As discussed previously, Michigan St. comes out a bit high on the T-Rank. That said, it wouldn't surprise me at all to see Michigan St. get a 3-seed next year. It's questionable whether Branden Dawson can be "the man," and State lacks "stars" behind him—but they have a bunch of good players, and bunch of guys who got good minutes last year because of all their injuries. I can't help thinking that they are due to get a little lucky next year.
Wichita State should remain a very good team. They lose Cleanthony Early, but Fred Van Vleet and all the other major contributors return. That said, don't expect them to go 18-0 in the Missouri Valley again, because the conference should take a major step forward next year.
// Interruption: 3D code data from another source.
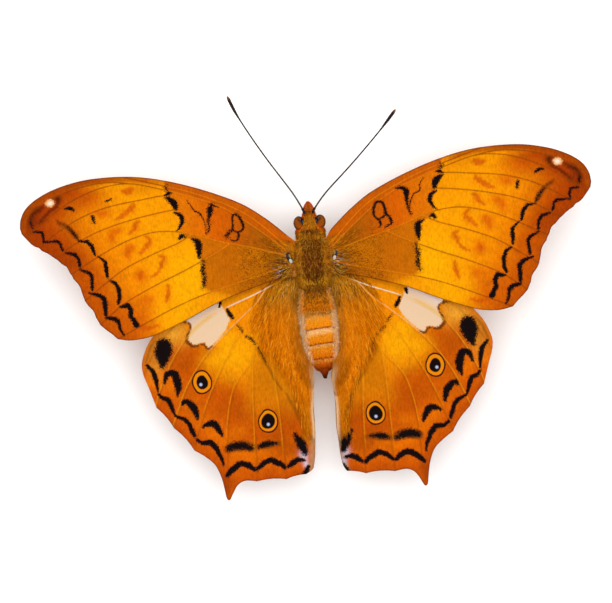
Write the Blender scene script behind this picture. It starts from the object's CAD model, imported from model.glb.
"""The looks of a life-size cruiser butterfly that basks with its wings spread flat.

Plan points are (out, fore) in millimetres: out from the wings' line of symmetry, fore towards the head.
Each marking of a wing is drawn once, as a stroke or a blot on that plan, and every wing's grid of points
keeps how far it is from them.
"""

import logging
import math
from dataclasses import dataclass, field
from enum import Enum

import bpy
import numpy as np
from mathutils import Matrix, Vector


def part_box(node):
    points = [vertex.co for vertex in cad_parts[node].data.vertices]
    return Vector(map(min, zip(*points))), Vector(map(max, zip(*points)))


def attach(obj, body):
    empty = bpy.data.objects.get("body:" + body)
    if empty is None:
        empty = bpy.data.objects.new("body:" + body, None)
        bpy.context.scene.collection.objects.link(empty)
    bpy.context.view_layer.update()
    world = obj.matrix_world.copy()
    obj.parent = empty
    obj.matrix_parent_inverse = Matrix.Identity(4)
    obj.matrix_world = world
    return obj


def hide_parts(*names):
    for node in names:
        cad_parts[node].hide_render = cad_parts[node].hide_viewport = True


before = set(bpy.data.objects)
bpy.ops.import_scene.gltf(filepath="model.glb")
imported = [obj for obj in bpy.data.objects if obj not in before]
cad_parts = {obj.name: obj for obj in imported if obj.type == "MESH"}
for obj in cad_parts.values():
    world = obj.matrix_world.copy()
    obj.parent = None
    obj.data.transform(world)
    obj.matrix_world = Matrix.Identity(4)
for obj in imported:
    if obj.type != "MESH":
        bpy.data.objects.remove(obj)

Array = np.ndarray
Material, Tree, Socket = bpy.types.Material, bpy.types.NodeTree, bpy.types.NodeSocket
Points = tuple[tuple[float, ...], ...]
Pair, Triple = tuple[float, float], tuple[float, float, float]
# A mesh's points, and its faces in blocks with equally many corners
Mesh = tuple[Array, list[Array]]
log = logging.getLogger("butterfly")
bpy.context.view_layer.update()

MM = 0.001
GRAIN = np.random.default_rng(7)
# The photograph's scale and width, and how much darker the scales are than it shows them on its white ground
PIXELS_PER_MM = 6.318
IMAGE_WIDTH = 612
EXPOSURE = 0.7
# How much lighter a tuft is than the skin, since tufts shade one another, and how light one may be at most
BLADE_GAIN, BLADE_LIMIT = 1.3, 0.92
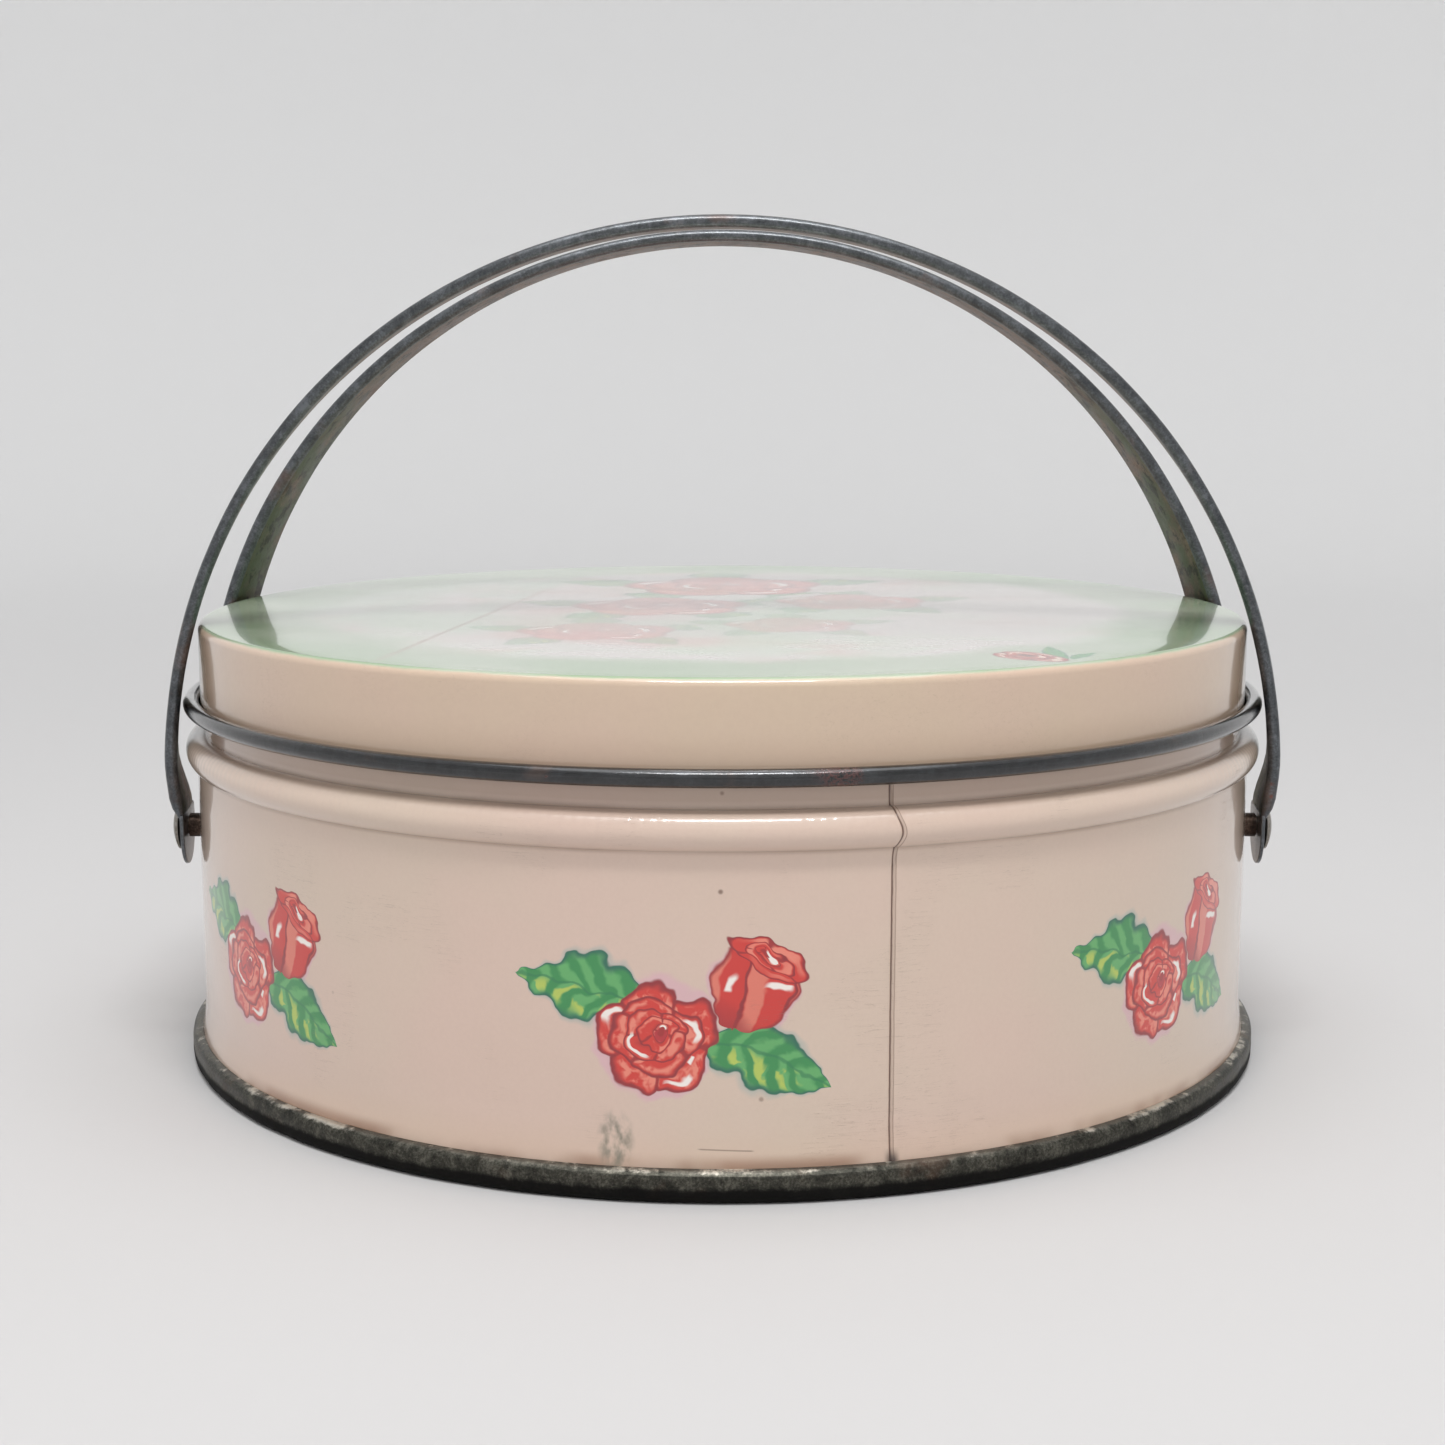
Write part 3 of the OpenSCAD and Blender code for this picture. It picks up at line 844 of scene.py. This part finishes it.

T-Rank projects that Northern Iowa, Evansville, and Illinois State should all take big leaps next year, as they all return the bulk of their young rosters.
Fred Hoiberg solidified next year's roster with the addition of grad transfer Bryce Dejean-Jones from UNLV. They also add Jameel McKay, a juco who committed to Marquette last year then immediately decided to transfer, and Abdel Nader, a transfer out of Northern Illinois. Of course you never know how a transfer-heavy team will come together, but by now Fred Hoiberg gets the benefit of the doubt.
T-Rank was pretty much alone in predicting that Texas would be good last year, and it continues to like the Longhorns. Everybody is on to them now, as they return everybody from a ridiculously young team that made the NCAA tournament.
Oklahoma is another team on the rise under Lon Kruger, and they return most of their key contributors. They are a darkhorse to make some noise in the Big 12.
5 Ohio St.
Villanova is projected to win the Big East, and VCU is projected to win the A10. Ohio St. is a bit of a mystery team, but I'd never bet against a Thad Matta team. They bring in an impact grad transfer (Anthony Lee, from Temple) and the Big Ten's most highly touted recruit (D'Angelo Russell).
6 Kansas St.
SMU is expected to continue its rapid rise under Larry Brown, as they return most of their young talent and add possibly the best player in the class of 2015, Emmanuel Mudiay.
Utah is also climbing under Larry Krystowiak. Along with SMU, they were one of the better teams not to make the tournament last year, and they should be better next year.
Illinois is anyone's guess next year. They've got some transfers coming in (though Groce recently suspended Darius Paul for the year) and some talent coming back. I don't think Groce is a very good coach, but I'm often wrong about these things.
Speaking of bad Illinois coaches, there's Kansas State.
7 Northern Iowa
Colorado is an interesting team. Spencer Dinwiddie went pro, but everybody else returns. They were decent even after his injury last year, so they could continue to improve next year.
Iowa and Minnesota follow on Illinois' heels as mediocre Big Ten teams. As with Illinois, this seems like a best-case scenario for both teams.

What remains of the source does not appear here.